— Start Given data —
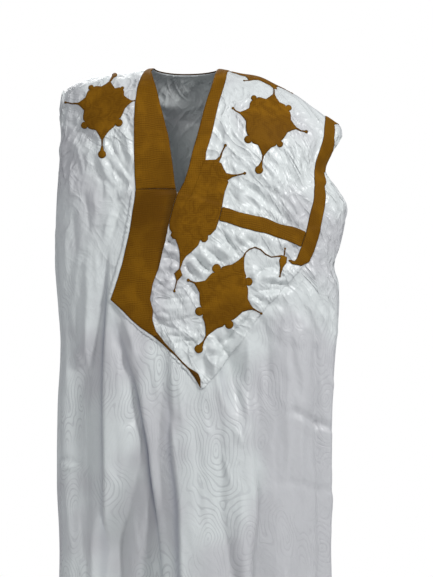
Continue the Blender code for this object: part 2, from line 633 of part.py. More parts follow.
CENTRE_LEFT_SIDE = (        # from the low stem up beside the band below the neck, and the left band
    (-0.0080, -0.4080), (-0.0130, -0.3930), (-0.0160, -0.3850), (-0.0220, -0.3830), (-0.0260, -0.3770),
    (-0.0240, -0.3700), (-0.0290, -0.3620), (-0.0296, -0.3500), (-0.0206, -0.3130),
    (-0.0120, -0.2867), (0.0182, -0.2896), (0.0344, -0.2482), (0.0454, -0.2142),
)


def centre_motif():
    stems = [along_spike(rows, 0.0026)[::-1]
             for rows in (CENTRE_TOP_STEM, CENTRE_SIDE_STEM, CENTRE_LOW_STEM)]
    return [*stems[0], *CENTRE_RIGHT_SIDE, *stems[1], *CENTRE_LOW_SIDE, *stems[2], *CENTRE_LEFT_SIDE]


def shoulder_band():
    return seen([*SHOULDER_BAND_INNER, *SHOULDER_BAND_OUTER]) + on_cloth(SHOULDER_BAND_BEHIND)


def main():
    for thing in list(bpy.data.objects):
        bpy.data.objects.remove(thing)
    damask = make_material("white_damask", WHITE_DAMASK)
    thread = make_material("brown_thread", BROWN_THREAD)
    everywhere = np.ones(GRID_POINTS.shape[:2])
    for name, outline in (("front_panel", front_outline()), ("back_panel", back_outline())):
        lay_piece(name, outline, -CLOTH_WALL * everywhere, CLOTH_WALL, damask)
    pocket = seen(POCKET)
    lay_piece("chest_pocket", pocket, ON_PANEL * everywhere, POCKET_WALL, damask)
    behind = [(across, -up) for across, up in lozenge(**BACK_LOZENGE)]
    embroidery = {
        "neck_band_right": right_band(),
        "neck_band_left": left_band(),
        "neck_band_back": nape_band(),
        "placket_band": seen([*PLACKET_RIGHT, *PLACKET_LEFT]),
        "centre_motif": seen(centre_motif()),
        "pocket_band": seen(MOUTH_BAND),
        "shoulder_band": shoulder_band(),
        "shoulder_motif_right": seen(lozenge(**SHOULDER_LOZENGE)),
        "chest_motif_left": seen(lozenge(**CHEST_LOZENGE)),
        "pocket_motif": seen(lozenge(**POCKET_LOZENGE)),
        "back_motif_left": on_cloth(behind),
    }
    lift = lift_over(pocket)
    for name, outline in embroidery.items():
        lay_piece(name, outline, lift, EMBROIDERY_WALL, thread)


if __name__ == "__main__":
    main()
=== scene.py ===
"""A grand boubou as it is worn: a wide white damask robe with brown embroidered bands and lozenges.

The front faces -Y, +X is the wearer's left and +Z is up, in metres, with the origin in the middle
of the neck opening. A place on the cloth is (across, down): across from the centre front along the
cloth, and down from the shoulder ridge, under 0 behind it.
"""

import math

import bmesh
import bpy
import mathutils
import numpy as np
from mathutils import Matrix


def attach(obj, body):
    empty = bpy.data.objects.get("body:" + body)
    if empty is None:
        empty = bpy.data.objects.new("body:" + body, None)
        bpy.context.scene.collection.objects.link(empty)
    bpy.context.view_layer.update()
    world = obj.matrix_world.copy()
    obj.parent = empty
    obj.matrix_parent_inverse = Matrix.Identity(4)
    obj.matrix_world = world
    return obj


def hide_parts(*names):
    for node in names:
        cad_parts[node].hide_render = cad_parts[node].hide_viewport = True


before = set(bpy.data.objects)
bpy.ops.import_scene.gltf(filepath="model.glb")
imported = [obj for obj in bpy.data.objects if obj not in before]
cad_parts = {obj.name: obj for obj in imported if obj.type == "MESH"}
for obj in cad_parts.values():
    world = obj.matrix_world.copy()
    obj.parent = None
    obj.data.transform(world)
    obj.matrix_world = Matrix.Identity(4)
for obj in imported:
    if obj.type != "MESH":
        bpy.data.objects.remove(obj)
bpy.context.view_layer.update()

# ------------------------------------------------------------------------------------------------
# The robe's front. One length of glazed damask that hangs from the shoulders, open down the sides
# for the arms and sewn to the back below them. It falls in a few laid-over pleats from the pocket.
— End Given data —
Aim of the exercise >> Reprint the data above from the opening line to the line holding "return seen([*SHOULDER_BAND_INNER, *SHOULDER_BAND_OUTER])", inclusive, and nothing else.

Solution to the problem >>
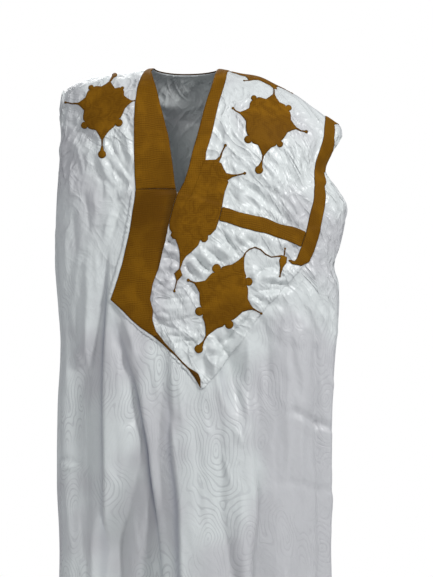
Continue the Blender code for this object: part 2, from line 633 of part.py. More parts follow.
CENTRE_LEFT_SIDE = (        # from the low stem up beside the band below the neck, and the left band
    (-0.0080, -0.4080), (-0.0130, -0.3930), (-0.0160, -0.3850), (-0.0220, -0.3830), (-0.0260, -0.3770),
    (-0.0240, -0.3700), (-0.0290, -0.3620), (-0.0296, -0.3500), (-0.0206, -0.3130),
    (-0.0120, -0.2867), (0.0182, -0.2896), (0.0344, -0.2482), (0.0454, -0.2142),
)


def centre_motif():
    stems = [along_spike(rows, 0.0026)[::-1]
             for rows in (CENTRE_TOP_STEM, CENTRE_SIDE_STEM, CENTRE_LOW_STEM)]
    return [*stems[0], *CENTRE_RIGHT_SIDE, *stems[1], *CENTRE_LOW_SIDE, *stems[2], *CENTRE_LEFT_SIDE]


def shoulder_band():
    return seen([*SHOULDER_BAND_INNER, *SHOULDER_BAND_OUTER]) + on_cloth(SHOULDER_BAND_BEHIND)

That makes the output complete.